Mit aufgeweckten Ohren geht es nacheinander zu ProSieben, VOX, RTL II und kabel eins, die sich gegenseitig mit Spielfilmen Konkurrenz machen. Nicolas Cage, der sich in deutschen Gefilden einen Sprecher mit Vin Diesel teilt, verhört «Im Körper des Feindes» gerade einen zwielichten Typen über eine Bombe. Jaquin Phoenix bricht als Johnny Cash in «Walk the Line» auf der Bühne zusammen. Doch in der nächsten Szene höre ich nicht Phoenix, sondern Seth Rogen und Gerard Butler. «Body Count – Flucht nach Miami» macht sich anderweitig bemerkbar: Der EPG zeigt David Caruso (Ohne Sonnenbrille), Ving Rhames und Linda Fiorentino als wichtigste Hauptdarsteller an, während Forest Whittaker und Donnie Wahlberg on-screen zeitgleich mit Taschen voller Geld vor der Polizei fliehen. Verrückte Welt. Apropos: Bei dem Titel «Die Maske» erwarte ich automatisch Jim Carrey mit breitem Grinsen auf dem Bildschirm – stattdessen dreht sich der Film um Rocky, einen Jungen mit Gesichtsknochenverformung. Während er mit einem blinden Mädchen anbandelt, verzweifelt Zuhause seine Mutter, gespielt von Cher. Die zwei Minuten Drama bis zur Werbung gönne ich mir.

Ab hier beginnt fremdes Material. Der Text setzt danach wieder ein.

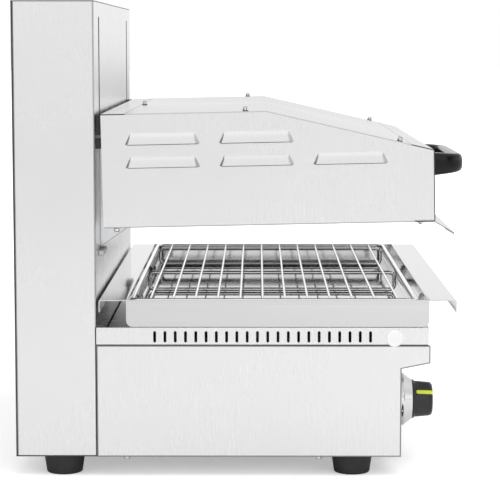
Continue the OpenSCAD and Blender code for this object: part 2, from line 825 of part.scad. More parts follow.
module head_side(right) color("silver") handed(right) head_frame() difference() {
  union() {
    translate([-head_w / 2 + sheet / 2, 0, 0]) along_x(sheet) polygon(head_side_outline());
    // turned-in edges under the top cover and round the underside
    translate([-head_w / 2 + sheet + 9, 0, 0]) along_x(18) {
      polygon(bent([[strip_l, head_rear_h - sheet], [knee_in, head_rear_h - sheet],
        [seam_u, under_top(seam_u)]], -sheet));
      polygon(bent([[under_fold, 0], [head_len - under_fold, 0]], sheet));
    }
    at_louvers() intersection() {
      louver_wedge();
      translate([-louver_out, -louver_l, 0]) cube([louver_out, 2 * louver_l, louver_h]);
    }
  }
  at_louvers() louver_wedge(0.9);
  translate([-head_w / 2 + 9, -(head_flat - 23), head_rear_h]) screw_hole();
  translate([-head_w / 2 + 9, -(seam_u - 13), top_v(seam_u - 13)])
    rotate([slope_a, 0, 0]) screw_hole();
}

module head_rear() color("silver") difference() {
  head_frame() {
    along_x(head_w - 2 * sheet) polygon(folded([
      [under_fold, 0], [0, 0], [0, head_rear_h - sheet]
    ], -sheet));
    slab([-head_w / 2, head_w / 2], [0, strip_l - 0.6], [head_rear_h - sheet, head_rear_h]);
  }
  for (r = [false, true]) at_arm_bolts(r) bolt_hole();
  at_underside_screws() screw_hole();
}

module head_front() color("silver") difference() {
  head_frame() along_x(head_w) polygon(folded([
    [seam_u, top_v(seam_u)], [head_len, head_front_h], [head_len, 0],
    [head_len - under_fold, 0]
  ], -sheet));
  at_handle_screws() screw_hole();
  at_underside_screws() screw_hole();
}

module head_top_cover() color("silver") difference() {
  head_frame() along_x(head_w) polygon(folded([
    [strip_l, head_rear_h], [head_flat, head_rear_h], [seam_u - 0.6, top_v(seam_u - 0.6)]
  ], -sheet));
  at_cover_screws() screw_hole();
}

module head_lip() color("silver") difference() {
  head_frame() along_x(head_w - 20) {
    polygon(folded([[head_len - 21, 0], [head_len, 0], [head_len + lip_out, -lip_fall]], -sheet));
    polygon(bent([[head_len + lip_out * 0.62, -lip_fall * 0.62 - sheet],
      [head_len + lip_out, -lip_fall - sheet]], -sheet));
  }
  at_underside_screws() screw_hole();
}

module reflector() color("gainsboro") head_frame() {
  outline = [
    [reflector_u[0], sheet], [reflector_u[0] + reflector_slope, reflector_v],
    [reflector_u[1] - reflector_slope, reflector_v], [reflector_u[1], sheet]
  ];
  difference() {
    union() {
      along_x(reflector_w) polygon(folded(outline));
      for (x = [-1, 1])
        translate([x * (reflector_w - sheet) / 2, 0, 0]) along_x(sheet)
          polygon(sheet_face(outline, sheet, [0, fold_r, fold_r, 0], true));
    }
    for (x = heater_ends())
      translate([x, -reflector_u[0] - reflector_slope, heater_v]) rotate([90, 0, 0])
        cylinder(h = 40, r = heater_r + 0.3, center = true);
  }
}

module insulation() color("khaki") head_frame()
  slab([-reflector_w / 2, reflector_w / 2], reflector_u + [12, -12],
       [reflector_v + sheet, reflector_v + sheet + wool_t]);

function heater_ends() = [for (s = [-1, 1], e = [-1, 1])
  s * heater_mid + e * (heater_runs - 1) * heater_pitch / 2];

// A serpentine tube of even runs, both ends leaving to the rear.
module heater(right) color("dimgray") handed(right)
  head_frame() translate([-heater_mid, 0, heater_v]) {
    back = heater_u[0];
    front = heater_u[1];
    bend = heater_pitch / 2;
    for (i = [0:heater_runs - 1]) {
      x = (i - (heater_runs - 1) / 2) * heater_pitch;
      start = (i == 0 || i == heater_runs - 1) ? 6 : back + bend;
      translate([x, -(front - bend), 0]) rotate([-90, 0, 0])
        cylinder(h = front - bend - start, r = heater_r);
    }
    for (i = [0:heater_runs - 2]) {
      x = (i + 0.5 - (heater_runs - 1) / 2) * heater_pitch;
      at_front = i % 2 == 0;
      translate([x, at_front ? -(front - bend) : -(back + bend), 0])
        rotate(at_front ? 180 : 0)
          rotate_extrude(angle = 180) translate([bend, 0]) circle(heater_r);
    }
  }

module heater_brackets() color("silver") head_frame() difference() {
  for (u = bracket_u)
    slab([-reflector_w / 2 + sheet, reflector_w / 2 - sheet], [u, u + bracket_t],
         [heater_v - heater_r - 5, reflector_v]);
  for (s = [-1, 1], i = [0:heater_runs - 1])
    translate([s * heater_mid + (i - (heater_runs - 1) / 2) * heater_pitch, 0, heater_v])
      rotate([90, 0, 0]) cylinder(h = 2 * head_len, r = heater_r + 0.15, center = true);
}

// ---- Handle ----

module rounded_rect(w, h, r) {
  square([w - 2 * r, h], center = true);
  square([w, h - 2 * r], center = true);
  for (x = [-1, 1], y = [-1, 1])
    translate([x * (w / 2 - r), y * (h / 2 - r)]) circle(r);
}

module handle() color("black") difference() {
  head_frame() translate([0, -head_len, handle_v]) intersection() {
    // the bow, seen from above
    translate([0, 0, -handle_h]) linear_extrude(2 * handle_h) difference() {
      intersection() {
        rounded_rect(handle_l, 2 * handle_out, 26);
        translate([-handle_l, -handle_out]) square([2 * handle_l, handle_out]);
      }
      rounded_rect(handle_l - 2 * handle_bar, 2 * (handle_out - handle_bar), 18);
    }
    // its tapered side
    along_x(handle_l + 2) {
      polygon([
        [0, -handle_h / 2], [handle_out - 6, -handle_tip_h / 2],
        [handle_out - 6, handle_tip_h / 2], [0, handle_h / 2]
      ]);
      intersection() {
        translate([handle_out - 7, 0]) rounded_rect(14, handle_tip_h, 6.5);
        translate([handle_out - 8, -handle_h]) square([8, 2 * handle_h]);
      }
    }
  }
  at_handle_screws() translate([0, 0, -sheet - 14]) cylinder(h = 14, r = 2.5);
}

module handle_screws() color("silver") at_handle_screws() {
  cylinder(h = 3.2, r = 5);
  translate([0, 0, -sheet - 14]) cylinder(h = sheet + 14, r = screw_r);
}

module cover_screws() color("silver") at_cover_screws() pan_screw();

module underside_screws() color("silver") at_underside_screws() pan_screw();

// ---- Pan and grate ----

module pan() color("gainsboro") stand_frame() {
  low = pan_z + sheet;
  d0 = tray_back + sheet;
  d1 = tray_front - sheet;
  tray = [[d0, rim_z], [d0, low], [d1, low], [d1, rim_z]];
  along_x(pan_w) polygon(folded(
    concat([[pan_back, rim_z - pan_lip], [pan_back, rim_z]], tray,
      [[pan_front, rim_z], [pan_front, rim_z - pan_lip]]),
    -sheet, [0, fold_r, fold_r, pan_r, pan_r, fold_r, fold_r, 0]
  ));
  for (x = [-1, 1])
    translate([x * (pan_w - sheet) / 2, 0, 0]) along_x(sheet)
      polygon(sheet_face(tray, -sheet, [0, pan_r, pan_r, 0], true));
}

module wire(x, d, z, l, r) translate([x, rear_y - d, z]) rotate([0, 90, 0])
  cylinder(h = l, r = r, center = true);

module grate_wires() color("whitesmoke")
  for (i = [0:wire_n - 1])
    wire(0, grate_back + wire_margin + i * wire_pitch, wire_z,
         wire_len - 4 * rod_wire_r + 2 * weld, wire_r);

// A closed ring of rod in the XY plane, given by the lengths of its centre line.
module rod_ring(lx, ly, bend, r) {
  for (s = [-1, 1]) {
    translate([0, s * ly / 2, 0]) rotate([0, 90, 0])
      cylinder(h = lx - 2 * bend, r = r, center = true);
    translate([s * lx / 2, 0, 0]) rotate([90, 0, 0])
      cylinder(h = ly - 2 * bend, r = r, center = true);
  }
  for (mx = [0, 1], my = [0, 1]) mirror([mx, 0, 0]) mirror([0, my, 0])
    translate([lx / 2 - bend, ly / 2 - bend, 0])
      rotate_extrude(angle = 90) translate([bend, 0]) circle(r);
}

module grate_rails() color("whitesmoke") {
  mid = rear_y - (grate_front + grate_back) / 2;
  run = grate_front - grate_back;
  for (x = [-loop_x, 0, loop_x])
    translate([x, mid, (loop_z + loop_top) / 2]) rotate([90, 0, 90])
      rod_ring(run - 2 * loop_margin, loop_h, loop_r, rod_wire_r);
  translate([0, mid, wire_z]) rod_ring(wire_len - 2 * rod_wire_r, run, frame_r, rod_wire_r);
}

// ---- Build ----

floor_pan();
base_side(false);  // base_side_left
base_side(true);  // base_side_right
front_panel();
base_lid();
hole_plug();
bezel(false);  // bezel_left
bezel(true);  // bezel_right
pilot_lamps();
regulator_body(false);  // regulator_left
regulator_body(true);  // regulator_right
terminal_block();
cable_gland();
feet();
foot_screws();
floor_screws();
column_shell();
column_rear_cover();
column_top_cap();
rear_screws();
guide_rail(false);  // guide_rail_left
guide_rail(true);  // guide_rail_right
gas_cylinder(false);  // gas_cylinder_left
gas_cylinder(true);  // gas_cylinder_right
slot_stops();
lift_arm(false);  // lift_arm_left
lift_arm(true);  // lift_arm_right
carriage();
roller_pins();
arm_bolts();
gas_rod(false);  // gas_rod_left
gas_rod(true);  // gas_rod_right
head_side(false);  // head_side_left
head_side(true);  // head_side_right
head_rear();
head_front();
head_top_cover();
head_lip();
reflector();
insulation();
heater(false);  // heater_left
heater(true);  // heater_right
heater_brackets();
handle();
handle_screws();
cover_screws();
underside_screws();
roller(false, roller_z[1]);  // roller_upper_left
roller(true, roller_z[1]);  // roller_upper_right
roller(false, roller_z[0]);  // roller_lower_left
roller(true, roller_z[0]);  // roller_lower_right
pan();
grate_wires();
grate_rails();
knob(false);  // knob_left
knob(true);  // knob_right
pointer(false);  // pointer_left
pointer(true);  // pointer_right
shaft(false);  // shaft_left
shaft(true);  // shaft_right
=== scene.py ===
import json
from math import cos, pi, radians, sin

import bmesh
import bpy
import numpy as np
from mathutils import Matrix, Vector

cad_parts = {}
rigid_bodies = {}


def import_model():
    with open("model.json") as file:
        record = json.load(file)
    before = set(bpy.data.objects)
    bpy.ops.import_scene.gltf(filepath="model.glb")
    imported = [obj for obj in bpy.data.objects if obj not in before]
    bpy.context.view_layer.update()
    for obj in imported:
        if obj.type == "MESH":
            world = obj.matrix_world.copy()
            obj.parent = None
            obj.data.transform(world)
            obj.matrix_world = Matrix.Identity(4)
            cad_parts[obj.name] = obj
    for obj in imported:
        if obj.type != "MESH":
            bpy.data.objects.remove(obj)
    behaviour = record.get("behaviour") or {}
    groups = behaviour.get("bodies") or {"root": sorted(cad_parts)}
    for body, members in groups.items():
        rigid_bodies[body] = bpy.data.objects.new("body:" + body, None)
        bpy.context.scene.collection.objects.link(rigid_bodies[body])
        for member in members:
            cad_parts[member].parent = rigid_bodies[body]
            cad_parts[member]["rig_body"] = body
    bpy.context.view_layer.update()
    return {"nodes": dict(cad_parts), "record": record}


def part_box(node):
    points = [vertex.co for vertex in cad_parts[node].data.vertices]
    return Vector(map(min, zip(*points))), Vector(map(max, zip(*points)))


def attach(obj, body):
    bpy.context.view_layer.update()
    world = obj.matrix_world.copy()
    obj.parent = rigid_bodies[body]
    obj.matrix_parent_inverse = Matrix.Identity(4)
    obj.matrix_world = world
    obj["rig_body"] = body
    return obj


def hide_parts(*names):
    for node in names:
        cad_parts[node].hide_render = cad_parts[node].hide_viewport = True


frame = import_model()
nodes = frame["nodes"]
bodyOfNode = {node: thing["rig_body"] for node, thing in nodes.items()}
slotOfNode = {part["node"]: part["material_slot"] for part in frame["record"]["subparts"]}
scene = bpy.context.scene

# places that the CAD source gives, in metres
backOfMachine = 0.26
headPanel = 0.295  # outer face of the head's side panels, from the middle
headPlace = Matrix.Translation((0, 0.160, 0.2789)) @ Matrix.Rotation(radians(-1.2), 4, "X")
knobPlaces = {side: Matrix.Translation((x, -0.1717, 0.072)) @ Matrix.Rotation(radians(90), 4, "X")
              for side, x in (("left", -0.212), ("right", 0.212))}


# camera

viewSettings = {"place": (-2.3939, -0.0097, 0.4849), "yaw": 0.0035, "down": 0.1091, "lens": 136.94,
                "sensor": 36, "sees": 60}


def aimCamera(s):  # looks along +X, turned a little and tipped down
    data = bpy.data.cameras.new("photoCamera")
    data.lens, data.sensor_width, data.clip_end = s["lens"], s["sensor"], s["sees"]
    camera = bpy.data.objects.new("photoCamera", data)
    scene.collection.objects.link(camera)
    look = Vector((cos(s["yaw"]) * cos(s["down"]), sin(s["yaw"]) * cos(s["down"]), -sin(s["down"])))
    camera.rotation_euler = look.to_track_quat("-Z", "Y").to_euler()
    camera.location = s["place"]
    scene.camera = camera


aimCamera(viewSettings)
scene.view_settings.view_transform = "Standard"


# shader maths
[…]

Nächster Halt: 9Live. Eine gut genährte Brünette will es wissen und lässt alle Hüllen fallen. Als sie mir nach wenigen Sekunden ihre Kehrseite aufdrängt, wird mir klar: Aus uns beiden wird nichts. Auf Einsfestival ist «Inas Nacht» zu sehen, was mich für gewöhnlich nicht zwangsläufig zum weiterzappen bewegen würde. Ihr Gespräch mit Christian Rach habe ich allerdings verpasst – im Moment ist sie mit Singen beschäftigt. Musikalisch geht es auch bei MTV Music zu: Die Band Paramore performt den Song 'Ignorance'. Schon ironisch, dass der Ableger von Music Television noch zusätzlich mit 'Music' versehen werden muss, um ihm vom Original abzuheben, das längst nur noch durch amerikanische Produktionen mit Untertiteln auffällt. Wobei ich «Date My Mom» um 4:40 Uhr nicht unbedingt verschmähen würde.